Horsepower, now rated in SAE net terms, was down further, to 250 hp (186 kW) @ 4,400 rpm and 325 ft-lbf (440 N-m) @ 3,200 rpm torque for the base 400 engine. The optional 455 had the same rated horsepower (although at a peak of 3,600 rpm), but substantially more torque. Most of the drop was attributable to the new rating system (which now reflected an engine in as-installed condition with mufflers, accessories, and standard intake). The engines were relatively little changed from 1971.
A very rare option was the 455 HO engine, essentially similar to that used in the Trans Am. It was rated at 300 hp (224 kW) @ 4,000 rpm and 415 ft-lbf (562 N-m) @ 3,200 rpm, also in the new SAE net figures. Despite its modest 8.4:1 compression, it was as strong as many earlier engines with higher gross power ratings; yet like all other 1972-model engines, it could perform on low-octane regular leaded, low-lead or unleaded gasolines. Only 646 cars with this engine were sold.

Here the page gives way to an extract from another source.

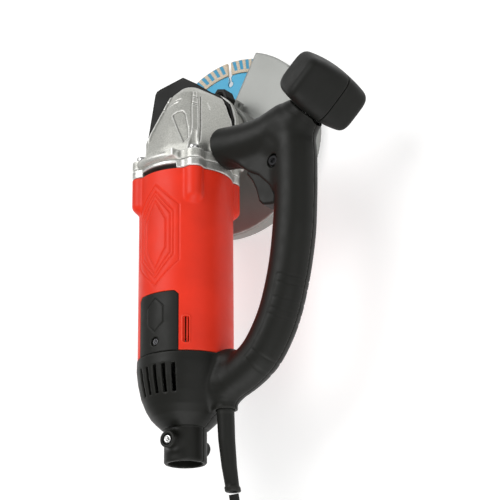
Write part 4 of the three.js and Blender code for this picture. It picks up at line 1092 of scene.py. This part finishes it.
def make_shells():
    shells = {"upper": ["handle_shell_upper", "rear_casing_upper"], "lower": ["handle_shell_lower"]}
    for sign, (side, nodes) in zip((1, -1), shells.items()):
        bottom, top = sorted((sign * -0.8, sign * 38.5))
        carve(f"handle_{side}", half_shell(sign), (-40, -277.2, bottom), (119, -9, top), 0.85, BLACK,
              "housing", nodes)
        screw(f"clamp_screw_{side}", (0, 0, sign), (0, CLAMP_Y, sign * 23.4), 3.1, 1.0, 2.05, 9.7, 1.5, STEEL,
              "housing", f"pole_clamp_screw_{side}")
    for n, (x, y, side) in enumerate(HANDLE_SCREWS, 1):
        screw(f"shell_screw_{n}", (0, 0, side), (x, y, side * 11.6), 4.15, 2.6, 1.85, 19, 1.8, INK, "housing",
              f"handle_screw_{n}")
    carve("trigger_paddle", trigger_field, (59, -92.5, -9), (89, -55, 9), 0.55, BLACK, "trigger_body",
          ["trigger"])


def make_knob():
    for sign, name, node in ((-1, "knob_drum", "knob_body"), (1, "knob_end", "knob_cap")):
        carve(name, knob_half(sign), (92, -42, -35), (159, 28, 35), 0.75, RUBBER, "palm_knob",
              [node])


def make_guard_and_disc():
    carve("guard_sheet", guard_field, (-46, -81, GROUND - 0.5), (80.5, 81, -46), 0.75, GUARD, "guard_body",
          ["guard"])
    carve("clamp_handle", lever_field, (0.5, 21, -47.2), (17.5, 38, -33.2), 0.45, BLACK, "clamp_lever",
          ["guard_lever"])
    carve("disc_core", core_field, (-64.5, -64.5, BLADE_Z - 1.8), (64.5, 64.5, BLADE_Z + 1.8), 0.6, BLUE,
          "spindle_set", ["diamond_blade"])
    rim = carve("disc_segments", segment_field, (-76, -76, BLADE_Z - 2.0), (76, 76, BLADE_Z + 2.0), 0.5,
                SEGMENT, "spindle_set", ["diamond_blade"])
    mesh = rim.data
    co = np.empty(len(mesh.vertices) * 3)
    mesh.vertices.foreach_get("co", co)
    x, y, z = ((co.reshape(-1, 3) - np.array(AXES)) / MM).T
    face = np.abs(z - BLADE_Z) > 0.4
    set_attribute(rim, "pocket", pocket_depth(x, y) * face)


make_head()
make_housing()
make_shells()
make_knob()
make_guard_and_disc()


# -------- stage
def area_light(name, place, target, size, power):
    data = bpy.data.lights.new(name, "AREA")
    data.shape, data.size, data.energy = "SQUARE", size, power
    lamp = bpy.data.objects.new(name, data)
    lamp.location = place
    lamp.rotation_mode = "QUATERNION"
    lamp.rotation_quaternion = (target - place).to_track_quat("-Z", "Y")
    bpy.context.scene.collection.objects.link(lamp)


FLOOR_HALF = 6  # metres
FLOOR_GLOW, WORLD_LIGHT = 0.52, 0.42
LIT = (40, -110, 0)  # where the lamps point
LAMPS = [("key", (-500, 500, 1300), 1.0, 15), ("fill", (1300, -300, 900), 1.4, 7),
         ("front", (300, -1500, 500), 1.2, 13)]  # name, place, side in metres, watts


def make_stage():
    mesh = bpy.data.meshes.new("floor")
    s = FLOOR_HALF
    mesh.from_pydata([(-s, -s, 0), (s, -s, 0), (s, s, 0), (-s, s, 0)], [], [(0, 1, 2, 3)])
    n = Nodes("floor_paper")
    cloud = n.spread(n.noise(3, 3), 0.3, 0.7)
    n.bump(n.noise(900, 2), 0.05, 0.0001)
    mesh.materials.append(n.done(n.mix(cloud, (0.56, 0.56, 0.555), (0.6, 0.6, 0.595)),
                                 n.spread(cloud, 0, 1, 0.75, 0.85), Emission_Color=(1, 1, 1, 1),
                                 Emission_Strength=FLOOR_GLOW))
    floor = bpy.data.objects.new("floor", mesh)
    bpy.context.scene.collection.objects.link(floor)
    world = bpy.data.worlds.new("studio")
    bpy.context.scene.world = world
    world.use_nodes = True
    sky = world.node_tree.nodes["Background"].inputs
    sky["Color"].default_value, sky["Strength"].default_value = (1, 1, 1, 1), WORLD_LIGHT
    for name, place, size, power in LAMPS:
        area_light(name, at(*place), at(*LIT), size, power)


make_stage()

Sales plummeted by 45%, to 5,811. (Some sources discount the single convertible and the three anomalous wagons, listing the total as 5,807.) Although Pontiac did not offer a production GTO convertible in 1972, a buyer could order a LeMans Sport convertible with either of the three GTO engines and other sporty/performance options to create a GTO in all but name. Even the GTO's Endura bumper was offered as an option on LeMans/Sport models, with "PONTIAC" spelled out on the driver's side grille rather than "GTO."